» Written task:
What is to be transcribed is the run of lines opening with the one that has "Write part 3" and closing with the one that has "inside_size = 300.0 * MM", and only that run, exactly.

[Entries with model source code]

================================

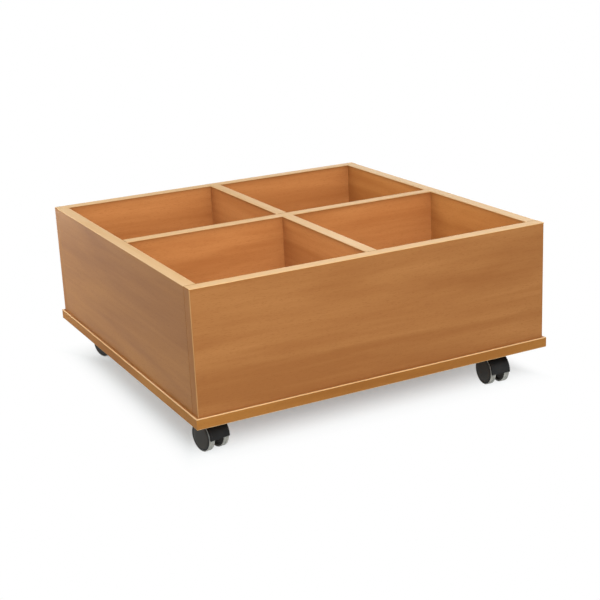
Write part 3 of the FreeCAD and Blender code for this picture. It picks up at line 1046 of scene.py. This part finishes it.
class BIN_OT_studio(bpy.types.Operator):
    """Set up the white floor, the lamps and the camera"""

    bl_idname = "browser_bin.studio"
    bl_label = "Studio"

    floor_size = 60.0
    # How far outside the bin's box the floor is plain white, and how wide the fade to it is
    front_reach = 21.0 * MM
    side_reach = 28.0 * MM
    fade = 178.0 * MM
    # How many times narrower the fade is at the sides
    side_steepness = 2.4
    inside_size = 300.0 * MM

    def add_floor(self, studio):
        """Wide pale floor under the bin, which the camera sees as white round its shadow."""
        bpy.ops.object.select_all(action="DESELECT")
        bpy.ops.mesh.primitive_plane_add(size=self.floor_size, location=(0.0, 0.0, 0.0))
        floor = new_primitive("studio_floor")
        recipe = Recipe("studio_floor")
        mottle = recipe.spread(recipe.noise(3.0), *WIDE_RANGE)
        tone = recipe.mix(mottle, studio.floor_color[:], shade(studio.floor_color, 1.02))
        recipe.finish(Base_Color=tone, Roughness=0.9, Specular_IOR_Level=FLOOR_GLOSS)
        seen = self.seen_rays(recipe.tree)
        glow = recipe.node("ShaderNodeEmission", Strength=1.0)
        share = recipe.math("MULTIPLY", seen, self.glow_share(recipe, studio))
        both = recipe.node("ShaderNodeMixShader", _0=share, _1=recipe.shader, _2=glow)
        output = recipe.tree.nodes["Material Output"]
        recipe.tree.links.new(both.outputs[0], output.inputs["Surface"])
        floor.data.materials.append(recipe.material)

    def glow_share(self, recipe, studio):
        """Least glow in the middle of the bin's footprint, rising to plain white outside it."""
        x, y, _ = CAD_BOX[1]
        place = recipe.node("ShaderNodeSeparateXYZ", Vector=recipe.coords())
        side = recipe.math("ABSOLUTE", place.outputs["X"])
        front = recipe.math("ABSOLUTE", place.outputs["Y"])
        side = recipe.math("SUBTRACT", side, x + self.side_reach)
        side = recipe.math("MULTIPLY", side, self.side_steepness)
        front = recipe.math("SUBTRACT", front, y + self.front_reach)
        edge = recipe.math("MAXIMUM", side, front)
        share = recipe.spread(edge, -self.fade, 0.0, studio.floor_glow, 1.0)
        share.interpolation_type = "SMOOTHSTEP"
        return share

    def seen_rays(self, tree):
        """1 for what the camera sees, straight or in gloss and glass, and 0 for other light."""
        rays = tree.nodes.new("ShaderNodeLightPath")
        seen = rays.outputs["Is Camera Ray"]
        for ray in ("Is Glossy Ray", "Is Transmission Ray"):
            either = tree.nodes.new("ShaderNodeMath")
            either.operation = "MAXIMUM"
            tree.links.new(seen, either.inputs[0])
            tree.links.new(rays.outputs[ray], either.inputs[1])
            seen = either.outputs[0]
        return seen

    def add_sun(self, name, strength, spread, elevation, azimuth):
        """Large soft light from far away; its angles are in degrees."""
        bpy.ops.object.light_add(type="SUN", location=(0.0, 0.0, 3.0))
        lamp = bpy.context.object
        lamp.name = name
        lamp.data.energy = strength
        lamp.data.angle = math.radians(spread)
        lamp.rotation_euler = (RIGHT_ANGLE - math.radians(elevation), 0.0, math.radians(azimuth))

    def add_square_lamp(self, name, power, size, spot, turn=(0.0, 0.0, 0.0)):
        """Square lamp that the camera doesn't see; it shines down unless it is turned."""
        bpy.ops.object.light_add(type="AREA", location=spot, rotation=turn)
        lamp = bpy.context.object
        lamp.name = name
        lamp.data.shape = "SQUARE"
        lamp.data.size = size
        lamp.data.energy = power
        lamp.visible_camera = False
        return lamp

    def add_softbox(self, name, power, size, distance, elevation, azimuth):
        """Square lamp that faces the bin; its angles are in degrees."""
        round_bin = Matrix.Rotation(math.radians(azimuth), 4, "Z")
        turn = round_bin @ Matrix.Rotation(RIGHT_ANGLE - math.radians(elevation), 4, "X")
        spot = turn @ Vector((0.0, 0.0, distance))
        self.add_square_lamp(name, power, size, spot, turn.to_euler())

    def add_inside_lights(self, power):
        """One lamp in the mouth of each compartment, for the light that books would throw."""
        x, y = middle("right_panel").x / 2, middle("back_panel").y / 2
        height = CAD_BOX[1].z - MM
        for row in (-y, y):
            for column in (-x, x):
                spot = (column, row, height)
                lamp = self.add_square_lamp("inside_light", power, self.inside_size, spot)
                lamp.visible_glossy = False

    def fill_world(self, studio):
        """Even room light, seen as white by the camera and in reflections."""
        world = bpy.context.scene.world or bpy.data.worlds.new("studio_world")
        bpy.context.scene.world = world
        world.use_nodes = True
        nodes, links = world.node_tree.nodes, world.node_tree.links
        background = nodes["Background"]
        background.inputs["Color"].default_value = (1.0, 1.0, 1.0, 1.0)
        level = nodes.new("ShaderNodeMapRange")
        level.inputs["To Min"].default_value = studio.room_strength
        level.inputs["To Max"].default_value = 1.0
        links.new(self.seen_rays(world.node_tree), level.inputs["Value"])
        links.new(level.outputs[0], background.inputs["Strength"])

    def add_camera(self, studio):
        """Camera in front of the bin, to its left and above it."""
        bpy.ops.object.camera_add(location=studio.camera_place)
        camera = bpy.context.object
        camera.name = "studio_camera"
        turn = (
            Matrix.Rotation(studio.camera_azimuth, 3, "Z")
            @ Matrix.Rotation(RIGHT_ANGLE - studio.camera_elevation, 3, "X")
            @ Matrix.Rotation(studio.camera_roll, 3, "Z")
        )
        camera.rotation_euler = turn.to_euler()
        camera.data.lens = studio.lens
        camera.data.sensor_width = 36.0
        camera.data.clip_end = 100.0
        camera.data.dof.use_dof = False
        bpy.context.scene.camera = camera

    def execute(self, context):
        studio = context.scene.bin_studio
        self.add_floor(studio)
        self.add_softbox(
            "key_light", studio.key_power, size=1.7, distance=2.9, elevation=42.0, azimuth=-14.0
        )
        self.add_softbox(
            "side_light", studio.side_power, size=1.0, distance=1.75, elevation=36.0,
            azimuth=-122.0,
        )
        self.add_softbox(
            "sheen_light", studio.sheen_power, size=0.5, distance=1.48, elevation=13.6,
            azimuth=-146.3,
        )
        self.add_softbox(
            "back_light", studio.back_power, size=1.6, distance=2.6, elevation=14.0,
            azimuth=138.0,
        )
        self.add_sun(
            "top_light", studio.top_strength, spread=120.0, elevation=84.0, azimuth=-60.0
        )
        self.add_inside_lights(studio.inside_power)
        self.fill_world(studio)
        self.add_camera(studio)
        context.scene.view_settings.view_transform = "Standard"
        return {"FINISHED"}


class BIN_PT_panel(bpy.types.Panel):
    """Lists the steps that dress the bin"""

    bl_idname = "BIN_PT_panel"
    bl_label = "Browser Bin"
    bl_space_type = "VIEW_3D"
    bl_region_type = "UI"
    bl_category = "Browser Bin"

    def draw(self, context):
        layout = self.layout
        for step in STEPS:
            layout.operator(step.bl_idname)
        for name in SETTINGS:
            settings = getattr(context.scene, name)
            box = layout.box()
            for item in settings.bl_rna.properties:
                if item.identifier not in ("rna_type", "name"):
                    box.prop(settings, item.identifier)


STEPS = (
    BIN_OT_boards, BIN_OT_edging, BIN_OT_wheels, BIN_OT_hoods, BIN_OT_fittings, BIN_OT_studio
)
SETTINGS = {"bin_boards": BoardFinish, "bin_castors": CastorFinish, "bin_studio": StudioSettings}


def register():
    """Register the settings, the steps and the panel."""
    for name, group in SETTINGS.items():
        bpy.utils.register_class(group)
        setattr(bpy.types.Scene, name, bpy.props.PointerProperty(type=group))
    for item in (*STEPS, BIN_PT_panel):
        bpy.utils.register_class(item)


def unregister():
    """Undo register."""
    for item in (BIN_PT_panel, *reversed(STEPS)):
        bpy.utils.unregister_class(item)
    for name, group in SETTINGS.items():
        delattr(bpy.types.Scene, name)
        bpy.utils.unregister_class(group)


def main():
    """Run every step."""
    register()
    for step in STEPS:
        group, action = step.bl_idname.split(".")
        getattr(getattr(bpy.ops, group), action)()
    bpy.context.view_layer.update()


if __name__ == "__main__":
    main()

================================

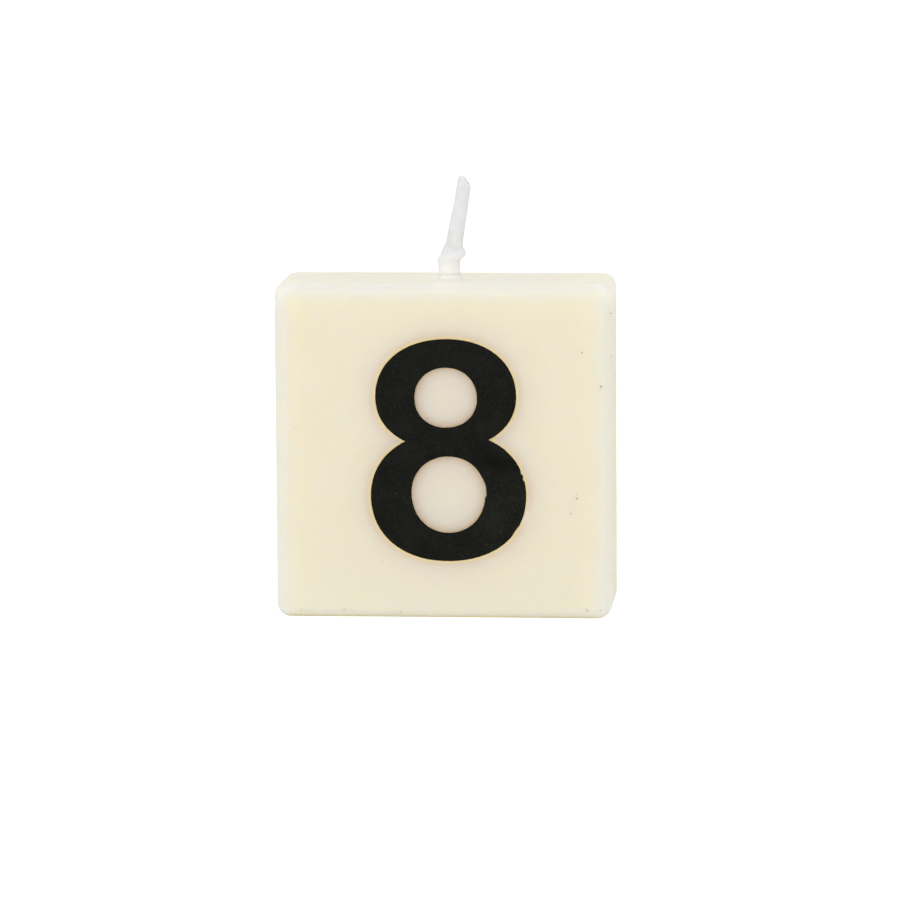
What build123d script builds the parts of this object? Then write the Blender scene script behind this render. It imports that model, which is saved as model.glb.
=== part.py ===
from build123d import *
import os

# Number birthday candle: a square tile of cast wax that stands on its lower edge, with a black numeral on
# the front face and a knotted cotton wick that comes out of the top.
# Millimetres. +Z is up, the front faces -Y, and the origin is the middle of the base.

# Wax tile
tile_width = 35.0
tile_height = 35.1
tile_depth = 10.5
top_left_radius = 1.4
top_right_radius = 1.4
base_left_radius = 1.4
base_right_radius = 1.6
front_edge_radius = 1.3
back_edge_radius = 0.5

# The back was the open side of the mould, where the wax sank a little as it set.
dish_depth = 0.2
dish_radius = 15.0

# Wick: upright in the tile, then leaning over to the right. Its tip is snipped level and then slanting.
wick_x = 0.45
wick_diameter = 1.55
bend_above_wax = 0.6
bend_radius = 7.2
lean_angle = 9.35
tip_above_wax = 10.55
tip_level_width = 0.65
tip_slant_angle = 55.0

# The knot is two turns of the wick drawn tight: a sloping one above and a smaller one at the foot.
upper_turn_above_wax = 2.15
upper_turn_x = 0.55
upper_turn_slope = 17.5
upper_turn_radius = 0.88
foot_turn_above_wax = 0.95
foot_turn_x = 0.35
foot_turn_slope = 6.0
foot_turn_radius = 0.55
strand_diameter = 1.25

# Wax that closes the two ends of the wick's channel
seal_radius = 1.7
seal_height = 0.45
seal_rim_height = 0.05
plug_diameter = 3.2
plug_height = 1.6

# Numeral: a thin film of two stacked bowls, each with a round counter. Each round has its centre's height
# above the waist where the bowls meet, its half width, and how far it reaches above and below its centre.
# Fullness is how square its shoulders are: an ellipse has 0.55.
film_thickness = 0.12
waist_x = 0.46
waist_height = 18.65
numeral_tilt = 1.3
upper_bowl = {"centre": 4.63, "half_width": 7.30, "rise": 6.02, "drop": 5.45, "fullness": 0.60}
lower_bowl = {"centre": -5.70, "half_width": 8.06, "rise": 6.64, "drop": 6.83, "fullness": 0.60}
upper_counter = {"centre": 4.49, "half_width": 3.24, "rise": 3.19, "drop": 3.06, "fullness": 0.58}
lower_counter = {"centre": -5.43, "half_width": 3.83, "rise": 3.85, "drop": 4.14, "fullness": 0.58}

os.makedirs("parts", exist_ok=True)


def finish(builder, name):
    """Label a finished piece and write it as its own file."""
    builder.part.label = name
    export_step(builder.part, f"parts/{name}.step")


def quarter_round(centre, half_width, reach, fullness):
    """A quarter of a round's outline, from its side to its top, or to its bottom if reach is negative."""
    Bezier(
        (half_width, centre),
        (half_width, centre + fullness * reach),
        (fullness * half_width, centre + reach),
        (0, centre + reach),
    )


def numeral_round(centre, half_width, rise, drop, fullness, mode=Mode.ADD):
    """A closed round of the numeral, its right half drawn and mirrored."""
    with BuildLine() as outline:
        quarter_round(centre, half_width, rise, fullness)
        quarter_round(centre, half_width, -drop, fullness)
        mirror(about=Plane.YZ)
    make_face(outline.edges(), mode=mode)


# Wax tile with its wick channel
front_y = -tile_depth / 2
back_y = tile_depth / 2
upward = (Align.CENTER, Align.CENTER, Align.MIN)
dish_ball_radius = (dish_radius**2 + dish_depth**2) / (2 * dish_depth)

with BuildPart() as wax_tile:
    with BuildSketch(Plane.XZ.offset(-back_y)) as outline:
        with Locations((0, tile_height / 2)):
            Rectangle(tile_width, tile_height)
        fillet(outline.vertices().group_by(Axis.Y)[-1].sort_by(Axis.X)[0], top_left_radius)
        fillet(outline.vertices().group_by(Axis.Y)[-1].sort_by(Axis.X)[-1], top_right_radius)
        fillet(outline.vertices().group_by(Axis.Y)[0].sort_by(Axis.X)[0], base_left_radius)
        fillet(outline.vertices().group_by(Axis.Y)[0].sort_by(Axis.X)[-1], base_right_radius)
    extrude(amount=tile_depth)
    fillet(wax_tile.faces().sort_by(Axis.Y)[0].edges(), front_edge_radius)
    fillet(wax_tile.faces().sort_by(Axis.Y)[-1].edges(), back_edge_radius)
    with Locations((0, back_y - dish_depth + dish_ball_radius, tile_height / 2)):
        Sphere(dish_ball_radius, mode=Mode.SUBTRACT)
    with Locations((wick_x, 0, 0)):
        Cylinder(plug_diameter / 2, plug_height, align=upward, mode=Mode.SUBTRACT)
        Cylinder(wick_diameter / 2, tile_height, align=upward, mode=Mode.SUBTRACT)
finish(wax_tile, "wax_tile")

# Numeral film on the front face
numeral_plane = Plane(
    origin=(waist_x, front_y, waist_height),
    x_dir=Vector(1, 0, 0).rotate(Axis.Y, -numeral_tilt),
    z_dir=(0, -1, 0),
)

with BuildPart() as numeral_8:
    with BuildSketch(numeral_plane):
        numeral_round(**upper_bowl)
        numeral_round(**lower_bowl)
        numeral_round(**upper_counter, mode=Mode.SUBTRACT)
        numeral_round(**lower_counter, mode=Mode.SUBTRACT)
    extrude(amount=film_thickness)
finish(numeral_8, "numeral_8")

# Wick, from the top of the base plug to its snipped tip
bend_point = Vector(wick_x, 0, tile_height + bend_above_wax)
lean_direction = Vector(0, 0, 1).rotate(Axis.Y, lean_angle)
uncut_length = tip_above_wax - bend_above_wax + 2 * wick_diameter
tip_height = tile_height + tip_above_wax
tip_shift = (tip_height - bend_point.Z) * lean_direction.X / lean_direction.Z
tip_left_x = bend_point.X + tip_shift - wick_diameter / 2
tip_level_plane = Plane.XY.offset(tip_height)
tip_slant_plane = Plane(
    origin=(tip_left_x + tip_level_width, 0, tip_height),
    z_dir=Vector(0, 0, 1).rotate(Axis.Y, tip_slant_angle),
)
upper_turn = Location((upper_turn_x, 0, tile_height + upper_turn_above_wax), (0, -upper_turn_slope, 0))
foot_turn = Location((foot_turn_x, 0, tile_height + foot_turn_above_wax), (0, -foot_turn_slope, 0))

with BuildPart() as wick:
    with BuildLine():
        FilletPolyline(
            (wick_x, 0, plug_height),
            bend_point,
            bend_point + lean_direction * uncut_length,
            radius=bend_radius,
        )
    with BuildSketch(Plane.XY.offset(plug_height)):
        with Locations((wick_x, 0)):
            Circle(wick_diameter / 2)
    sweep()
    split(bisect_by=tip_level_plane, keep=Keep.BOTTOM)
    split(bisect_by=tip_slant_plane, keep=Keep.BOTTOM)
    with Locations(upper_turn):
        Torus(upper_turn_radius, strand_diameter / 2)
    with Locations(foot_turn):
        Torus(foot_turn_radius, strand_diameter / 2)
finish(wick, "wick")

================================

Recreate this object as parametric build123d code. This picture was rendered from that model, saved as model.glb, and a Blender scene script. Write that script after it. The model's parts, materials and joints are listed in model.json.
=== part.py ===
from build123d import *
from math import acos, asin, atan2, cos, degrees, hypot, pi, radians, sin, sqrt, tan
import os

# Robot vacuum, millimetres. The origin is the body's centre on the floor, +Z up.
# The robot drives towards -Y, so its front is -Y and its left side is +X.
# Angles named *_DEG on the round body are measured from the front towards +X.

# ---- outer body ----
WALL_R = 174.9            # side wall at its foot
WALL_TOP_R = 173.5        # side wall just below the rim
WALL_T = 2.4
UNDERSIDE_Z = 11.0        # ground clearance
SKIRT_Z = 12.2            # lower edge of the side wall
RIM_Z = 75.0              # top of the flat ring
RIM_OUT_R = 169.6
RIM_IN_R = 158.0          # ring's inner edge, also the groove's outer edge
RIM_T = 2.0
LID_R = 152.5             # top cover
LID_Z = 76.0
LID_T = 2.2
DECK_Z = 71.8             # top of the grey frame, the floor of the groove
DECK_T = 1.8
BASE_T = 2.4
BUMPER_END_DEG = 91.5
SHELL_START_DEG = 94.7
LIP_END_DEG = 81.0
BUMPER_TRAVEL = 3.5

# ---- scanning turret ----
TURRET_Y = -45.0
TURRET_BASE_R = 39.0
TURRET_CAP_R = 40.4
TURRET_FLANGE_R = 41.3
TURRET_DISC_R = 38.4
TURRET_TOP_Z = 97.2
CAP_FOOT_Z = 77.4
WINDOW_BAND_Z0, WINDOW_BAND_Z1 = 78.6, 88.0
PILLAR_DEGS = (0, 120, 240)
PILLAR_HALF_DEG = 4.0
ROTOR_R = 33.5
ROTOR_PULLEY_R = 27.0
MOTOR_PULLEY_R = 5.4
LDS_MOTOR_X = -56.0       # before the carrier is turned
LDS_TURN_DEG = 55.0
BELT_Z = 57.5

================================

» Answer to the task:
Write part 3 of the FreeCAD and Blender code for this picture. It picks up at line 1046 of scene.py. This part finishes it.
class BIN_OT_studio(bpy.types.Operator):
    """Set up the white floor, the lamps and the camera"""

    bl_idname = "browser_bin.studio"
    bl_label = "Studio"

    floor_size = 60.0
    # How far outside the bin's box the floor is plain white, and how wide the fade to it is
    front_reach = 21.0 * MM
    side_reach = 28.0 * MM
    fade = 178.0 * MM
    # How many times narrower the fade is at the sides
    side_steepness = 2.4
    inside_size = 300.0 * MM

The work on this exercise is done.